§ THE REQUEST
Take all the material and copy it exactly.

§ GIVEN DATA
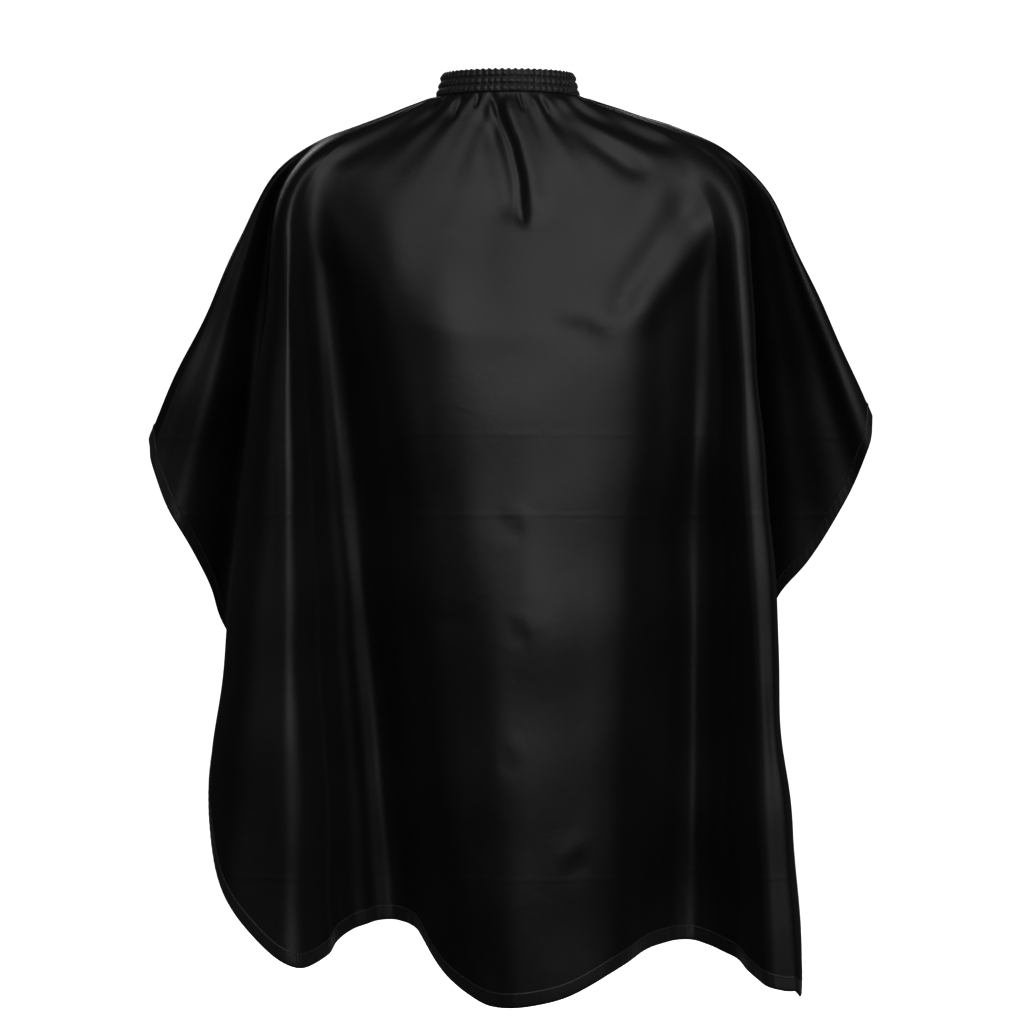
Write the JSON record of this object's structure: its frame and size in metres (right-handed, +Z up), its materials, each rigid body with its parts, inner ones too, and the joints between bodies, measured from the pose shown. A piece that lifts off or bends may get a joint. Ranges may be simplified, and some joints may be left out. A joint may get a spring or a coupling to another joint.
{
  "type": "barber cape",
  "caption": "Black nylon barber cape with a shirred elastic neckband, snap closure at the back, turned hems and a one-piece draped panel, shown as worn.",
  "frame": {"origin": "centre of the neck opening, halfway up the neckband but for half a millimetre", "axes": "+Z up along the neck, the cape's front faces -Y, +X is the wearer's left"},
  "size_m": [0.7373, 0.4026, 0.9281],
  "materials": {
    "black_nylon": "satin",
    "black_thread": "satin",
    "woven_elastic": "matte",
    "nickel_steel": "satin"
  },
  "bodies": {
    "cape": {"cape_panel": "black_nylon", "hem_front": "black_nylon", "hem_left": "black_nylon", "hem_right": "black_nylon", "hem_back_left": "black_nylon", "hem_back_right": "black_nylon", "slit_hem_left": "black_nylon", "slit_hem_right": "black_nylon", "hem_stitching": "black_thread", "slit_stitching": "black_thread", "neckband_outer": "black_nylon", "neckband_lining": "black_nylon", "elastic_top": "woven_elastic", "elastic_middle": "woven_elastic", "elastic_bottom": "woven_elastic", "shirring_row_1": "black_thread", "shirring_row_2": "black_thread", "shirring_row_3": "black_thread", "shirring_row_4": "black_thread", "underlap_tab": "black_nylon", "underlap_stitching": "black_thread", "overlap_root": "black_nylon", "snap_studs": "nickel_steel", "snap_rivets": "nickel_steel"},
    "closing_tab": {"overlap_tab": "black_nylon", "overlap_stitching": "black_thread", "snap_caps": "nickel_steel", "snap_sockets": "nickel_steel", "snap_springs": "nickel_steel"}
  },
  "joints": [
    {"name": "tab_open", "type": "hinge", "parent": "cape", "child": "closing_tab", "pos_m": [-0.00125, 0.07146, 0.0005], "axis": [0.0047, -0.2719, 0.9623], "range_deg": [0, 80]}
  ]
}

§ FULL RESPONSE
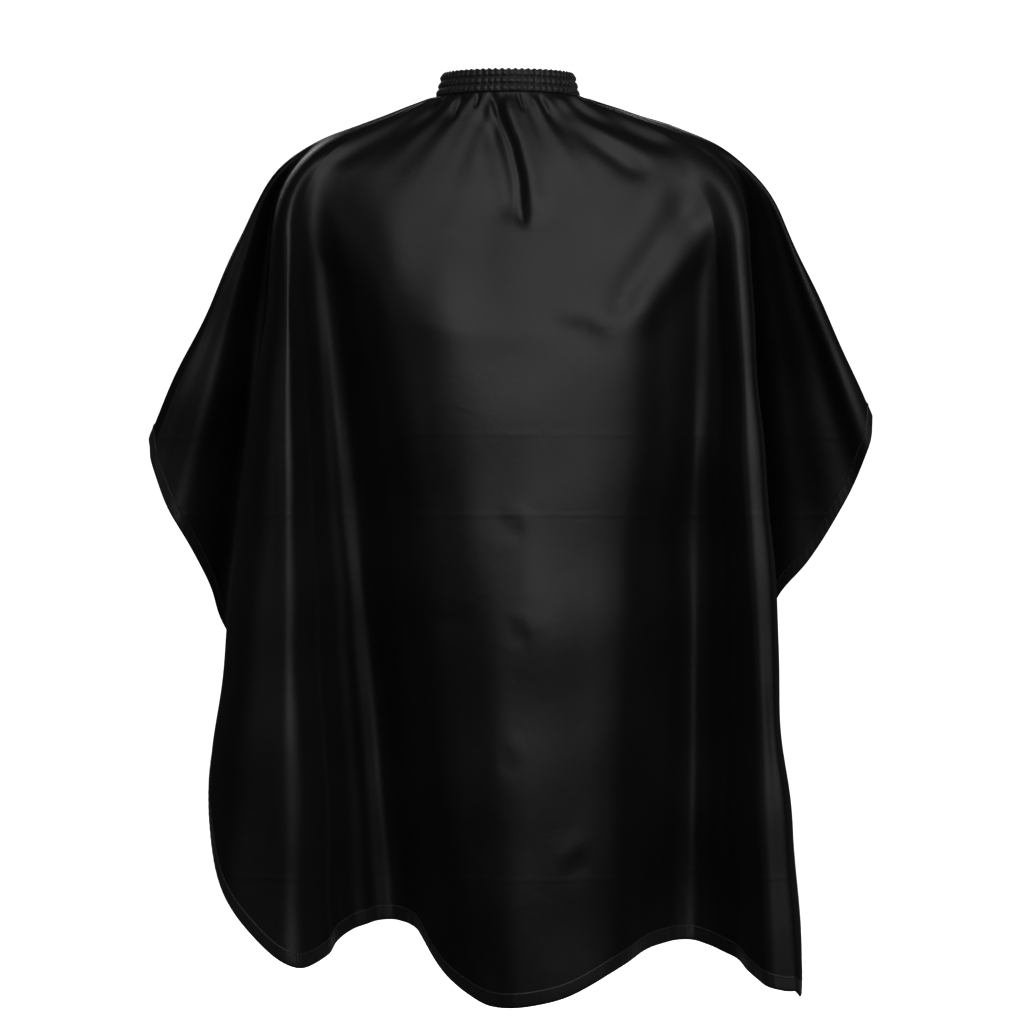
Write the JSON record of this object's structure: its frame and size in metres (right-handed, +Z up), its materials, each rigid body with its parts, inner ones too, and the joints between bodies, measured from the pose shown. A piece that lifts off or bends may get a joint. Ranges may be simplified, and some joints may be left out. A joint may get a spring or a coupling to another joint.
{
  "type": "barber cape",
  "caption": "Black nylon barber cape with a shirred elastic neckband, snap closure at the back, turned hems and a one-piece draped panel, shown as worn.",
  "frame": {"origin": "centre of the neck opening, halfway up the neckband but for half a millimetre", "axes": "+Z up along the neck, the cape's front faces -Y, +X is the wearer's left"},
  "size_m": [0.7373, 0.4026, 0.9281],
  "materials": {
    "black_nylon": "satin",
    "black_thread": "satin",
    "woven_elastic": "matte",
    "nickel_steel": "satin"
  },
  "bodies": {
    "cape": {"cape_panel": "black_nylon", "hem_front": "black_nylon", "hem_left": "black_nylon", "hem_right": "black_nylon", "hem_back_left": "black_nylon", "hem_back_right": "black_nylon", "slit_hem_left": "black_nylon", "slit_hem_right": "black_nylon", "hem_stitching": "black_thread", "slit_stitching": "black_thread", "neckband_outer": "black_nylon", "neckband_lining": "black_nylon", "elastic_top": "woven_elastic", "elastic_middle": "woven_elastic", "elastic_bottom": "woven_elastic", "shirring_row_1": "black_thread", "shirring_row_2": "black_thread", "shirring_row_3": "black_thread", "shirring_row_4": "black_thread", "underlap_tab": "black_nylon", "underlap_stitching": "black_thread", "overlap_root": "black_nylon", "snap_studs": "nickel_steel", "snap_rivets": "nickel_steel"},
    "closing_tab": {"overlap_tab": "black_nylon", "overlap_stitching": "black_thread", "snap_caps": "nickel_steel", "snap_sockets": "nickel_steel", "snap_springs": "nickel_steel"}
  },
  "joints": [
    {"name": "tab_open", "type": "hinge", "parent": "cape", "child": "closing_tab", "pos_m": [-0.00125, 0.07146, 0.0005], "axis": [0.0047, -0.2719, 0.9623], "range_deg": [0, 80]}
  ]
}